The main threat is present on Lenovo PCs that have adware from Superfish installed. Superfish is a visual search tool designed to enhance online shopping for Lenovo customers and does not collect any personal data, according to CEO Adi Pinhas.
However, Superfish installs a self-signed root HTTPS certificate that can intercept encrypted traffic for every website a user visits. When a user visits an HTTPS site, the site certificate is signed, controlled by Superfish, and falsely represents itself as the official website certificate.

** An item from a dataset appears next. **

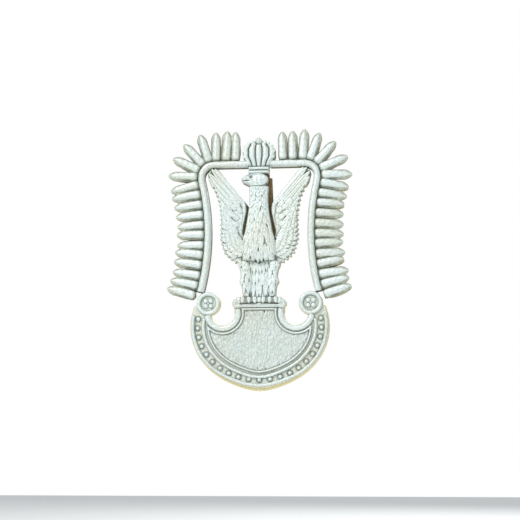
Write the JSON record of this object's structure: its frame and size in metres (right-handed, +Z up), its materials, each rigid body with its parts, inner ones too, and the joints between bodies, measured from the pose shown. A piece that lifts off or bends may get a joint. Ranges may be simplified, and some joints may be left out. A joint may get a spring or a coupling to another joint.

In addition, the private encryption key accompanying the Superfish-signed Transport Layer Security certificate appears to be the same for every Lenovo machine. Thus, attackers can use the key to certify imposter HTTPS websites that masquerade as secure destinations on the internet, such as Bank of America or Google. PCs that have the Superfish root certificate installed will fail to flag the sites as forgeries, undermining the reason HTTPS protection exists in the first place.
“Systems that came with the software already installed will continue to be vulnerable until corrective actions have been taken,” US-CERT warns.
Additionally, Superfish uses the same certificate on every affected Lenovo system by using a weak, depreciated version of encryption. Security researchers have already extracted the private key for the certificate. Thus, hackers can easily launch their own man-in-the-middle attacks, which is when an attacker has the ability to monitor, alter, and inject messages into a communication channel, on users of affected Lenovo PCs by leveraging this shocking vulnerability put in place for Superfish.
The Superfish software hijacks encrypted Web sessions no matter which browser someone uses. Certificate pinning in Google Chrome does nothing to alert users that something is wrong. As Google points out in a post explaining certificate pinning, the mechanism is not set up to validate certificates chained to a private anchor.
“A key result of this policy is that private trust anchors can be used to proxy connections, even to pinned sites,” the Google page warned. “Data loss prevention appliances, firewalls, content filters, and malware can use this feature to defeat the protections of key pinning.”
Lenovo stopped using the Superfish software in January, vowing to provide a tool to remove Superfish from affected PCs. While the tool has not come out yet, Microsoft quickly pushed out a Windows Defender update that eliminates the Superfish adware and the root certificate in Windows, but not the Superfish certificate stored in Firefox’s separate certificate manager. Likewise, other antivirus solutions identify Superfish as adware but will not remove the certificate from Windows or Firefox.
Lenovo recently released a statement saying Superfish was installed on consumer laptops shipped between October and December 2014. The manufacturer claimed to stop preloading Superfish in January 2015 and has no plans to resume the practice. People concerned that their PC may contain this critical vulnerability can check at https://filippo.io/Badfish/, a site that scans other websites for catastrophic Heartbleed weakness in OpenSSL. The best way to truly eradicate the dangerous certificate from the Lenovo PC is to remove everything manually.